Exercise requirements: From the listing below, pull out the lines that hold "type".
** start of Data in this exercise **
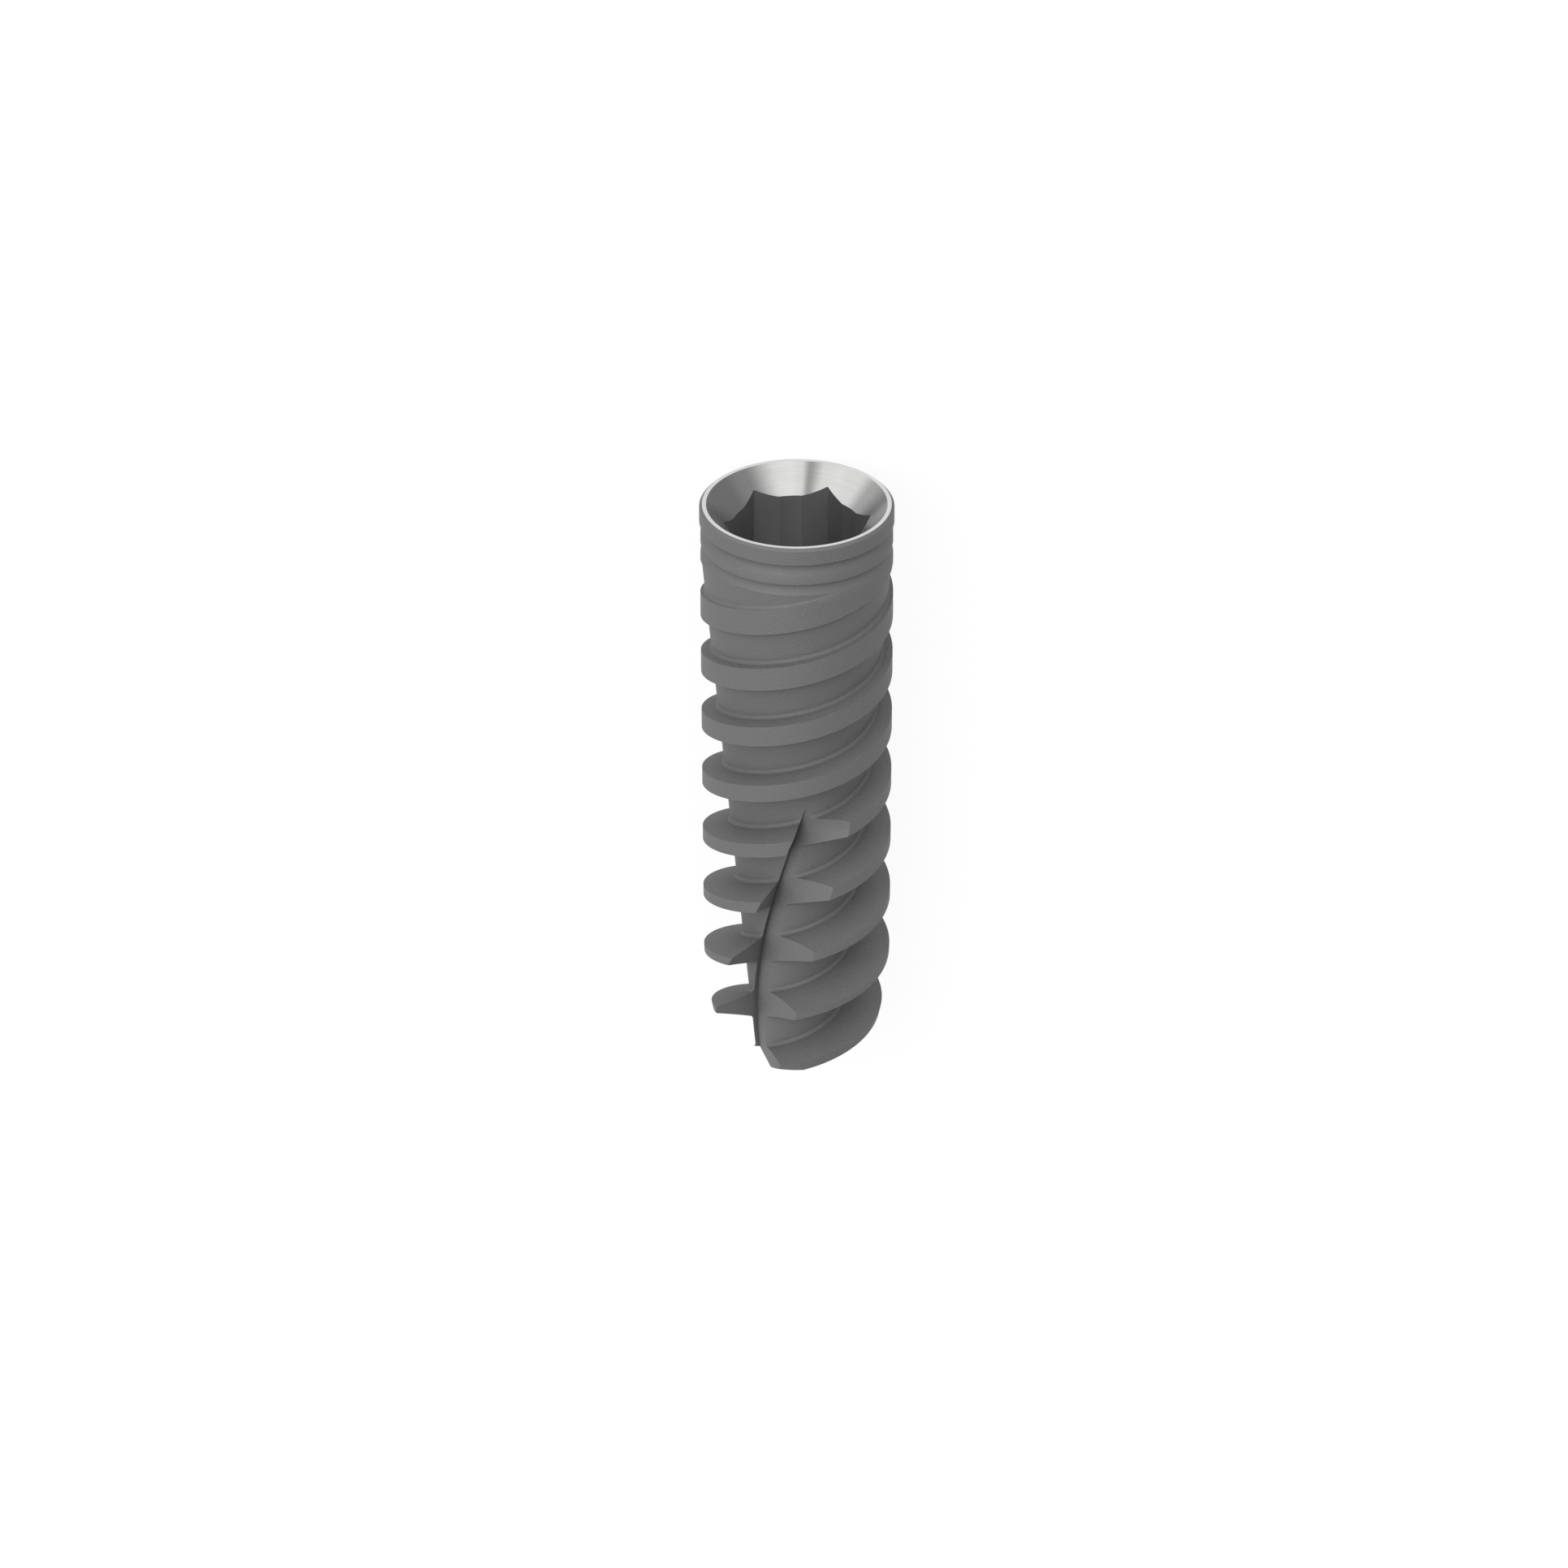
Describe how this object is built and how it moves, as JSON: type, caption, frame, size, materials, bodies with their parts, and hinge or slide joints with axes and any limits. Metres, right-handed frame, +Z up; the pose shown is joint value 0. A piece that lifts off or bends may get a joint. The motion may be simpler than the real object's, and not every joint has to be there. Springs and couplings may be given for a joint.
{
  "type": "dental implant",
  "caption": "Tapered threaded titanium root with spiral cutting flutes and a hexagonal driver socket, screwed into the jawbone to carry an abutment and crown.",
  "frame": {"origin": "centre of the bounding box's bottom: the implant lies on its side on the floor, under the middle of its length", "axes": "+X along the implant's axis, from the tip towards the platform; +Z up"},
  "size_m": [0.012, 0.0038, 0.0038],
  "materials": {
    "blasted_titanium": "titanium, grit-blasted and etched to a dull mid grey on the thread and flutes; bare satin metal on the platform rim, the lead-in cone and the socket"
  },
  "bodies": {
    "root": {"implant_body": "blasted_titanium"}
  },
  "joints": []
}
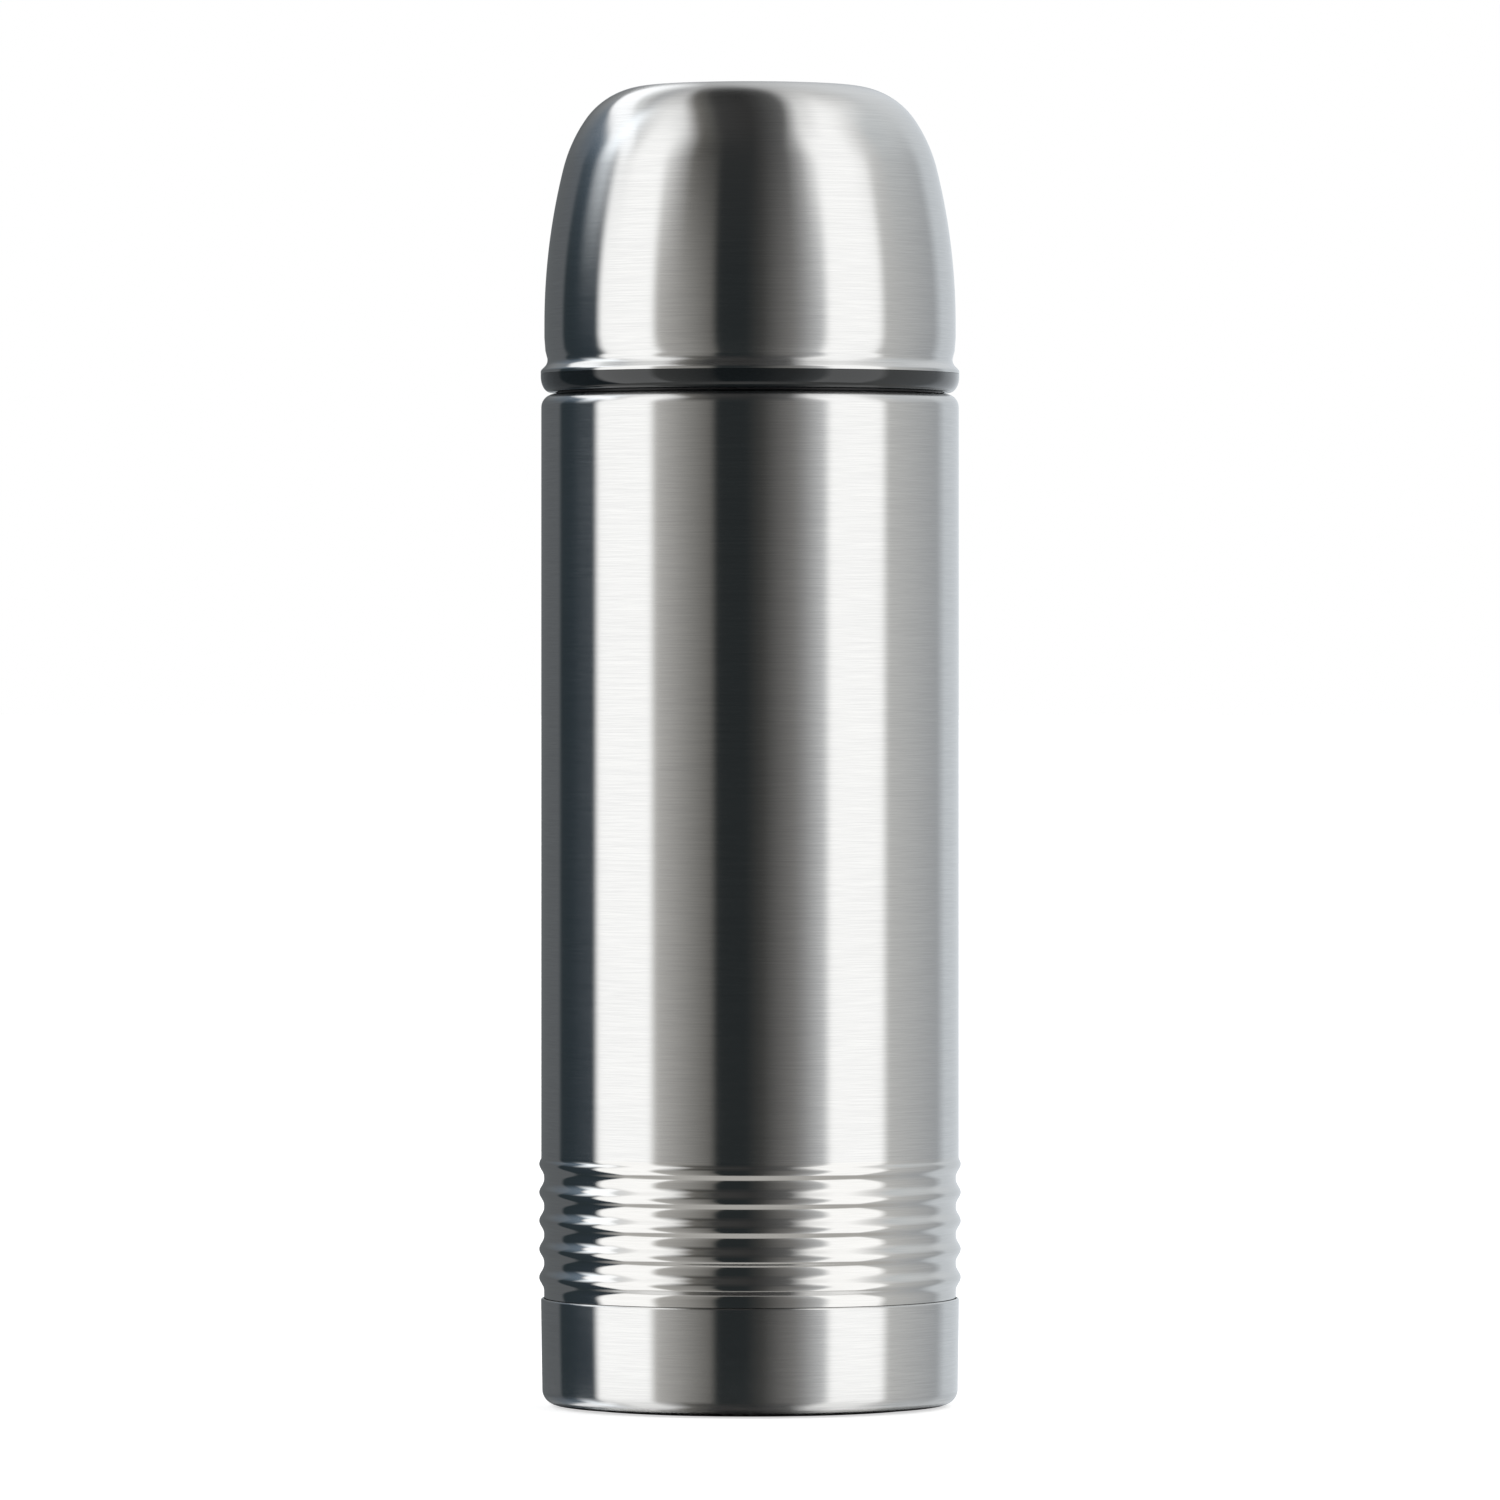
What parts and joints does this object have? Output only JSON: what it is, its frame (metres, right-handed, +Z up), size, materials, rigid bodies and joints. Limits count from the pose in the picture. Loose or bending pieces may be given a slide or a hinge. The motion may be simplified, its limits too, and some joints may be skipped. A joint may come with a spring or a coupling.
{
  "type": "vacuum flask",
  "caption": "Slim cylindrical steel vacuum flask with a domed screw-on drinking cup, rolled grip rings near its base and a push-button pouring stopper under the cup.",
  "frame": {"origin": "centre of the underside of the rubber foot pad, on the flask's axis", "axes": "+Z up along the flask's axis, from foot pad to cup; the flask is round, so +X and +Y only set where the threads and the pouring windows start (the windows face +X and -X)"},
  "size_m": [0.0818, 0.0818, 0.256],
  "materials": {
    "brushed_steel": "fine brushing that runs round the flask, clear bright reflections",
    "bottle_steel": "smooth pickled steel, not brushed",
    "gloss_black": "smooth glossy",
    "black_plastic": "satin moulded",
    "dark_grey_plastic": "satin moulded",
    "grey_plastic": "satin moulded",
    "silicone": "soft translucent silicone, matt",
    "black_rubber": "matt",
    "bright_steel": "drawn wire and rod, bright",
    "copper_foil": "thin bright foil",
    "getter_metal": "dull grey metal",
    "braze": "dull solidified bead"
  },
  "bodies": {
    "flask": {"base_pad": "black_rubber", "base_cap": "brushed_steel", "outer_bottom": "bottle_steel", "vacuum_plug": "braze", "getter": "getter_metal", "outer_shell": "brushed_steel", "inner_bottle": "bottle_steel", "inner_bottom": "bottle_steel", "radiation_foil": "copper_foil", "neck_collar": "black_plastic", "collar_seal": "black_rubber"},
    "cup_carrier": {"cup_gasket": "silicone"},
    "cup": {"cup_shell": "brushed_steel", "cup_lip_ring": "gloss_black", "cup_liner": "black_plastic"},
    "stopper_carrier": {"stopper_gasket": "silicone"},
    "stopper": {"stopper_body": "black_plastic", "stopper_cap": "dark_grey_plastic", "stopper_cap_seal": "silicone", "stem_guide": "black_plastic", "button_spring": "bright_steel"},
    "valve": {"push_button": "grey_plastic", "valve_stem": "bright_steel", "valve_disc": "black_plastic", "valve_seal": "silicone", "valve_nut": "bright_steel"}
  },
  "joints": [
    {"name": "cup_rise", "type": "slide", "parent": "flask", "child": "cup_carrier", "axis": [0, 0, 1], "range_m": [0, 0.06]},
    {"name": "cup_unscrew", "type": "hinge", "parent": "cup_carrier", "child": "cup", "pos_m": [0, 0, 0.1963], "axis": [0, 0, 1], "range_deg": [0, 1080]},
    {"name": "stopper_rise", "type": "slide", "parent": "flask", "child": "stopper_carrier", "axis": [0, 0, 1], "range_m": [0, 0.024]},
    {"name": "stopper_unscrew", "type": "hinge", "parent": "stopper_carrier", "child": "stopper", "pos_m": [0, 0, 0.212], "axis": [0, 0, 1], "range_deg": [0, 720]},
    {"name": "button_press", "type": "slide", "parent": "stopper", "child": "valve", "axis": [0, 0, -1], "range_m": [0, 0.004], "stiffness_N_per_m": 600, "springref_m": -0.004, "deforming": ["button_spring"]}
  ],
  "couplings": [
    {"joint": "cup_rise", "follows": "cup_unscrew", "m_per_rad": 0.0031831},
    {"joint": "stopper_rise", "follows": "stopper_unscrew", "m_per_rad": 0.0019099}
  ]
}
** end of Data in this exercise **
Complete output:
Describe how this object is built and how it moves, as JSON: type, caption, frame, size, materials, bodies with their parts, and hinge or slide joints with axes and any limits. Metres, right-handed frame, +Z up; the pose shown is joint value 0. A piece that lifts off or bends may get a joint. The motion may be simpler than the real object's, and not every joint has to be there. Springs and couplings may be given for a joint.
  "type": "dental implant",
  "type": "vacuum flask",
    {"name": "cup_rise", "type": "slide", "parent": "flask", "child": "cup_carrier", "axis": [0, 0, 1], "range_m": [0, 0.06]},
    {"name": "cup_unscrew", "type": "hinge", "parent": "cup_carrier", "child": "cup", "pos_m": [0, 0, 0.1963], "axis": [0, 0, 1], "range_deg": [0, 1080]},
    {"name": "stopper_rise", "type": "slide", "parent": "flask", "child": "stopper_carrier", "axis": [0, 0, 1], "range_m": [0, 0.024]},
    {"name": "stopper_unscrew", "type": "hinge", "parent": "stopper_carrier", "child": "stopper", "pos_m": [0, 0, 0.212], "axis": [0, 0, 1], "range_deg": [0, 720]},
    {"name": "button_press", "type": "slide", "parent": "stopper", "child": "valve", "axis": [0, 0, -1], "range_m": [0, 0.004], "stiffness_N_per_m": 600, "springref_m": -0.004, "deforming": ["button_spring"]}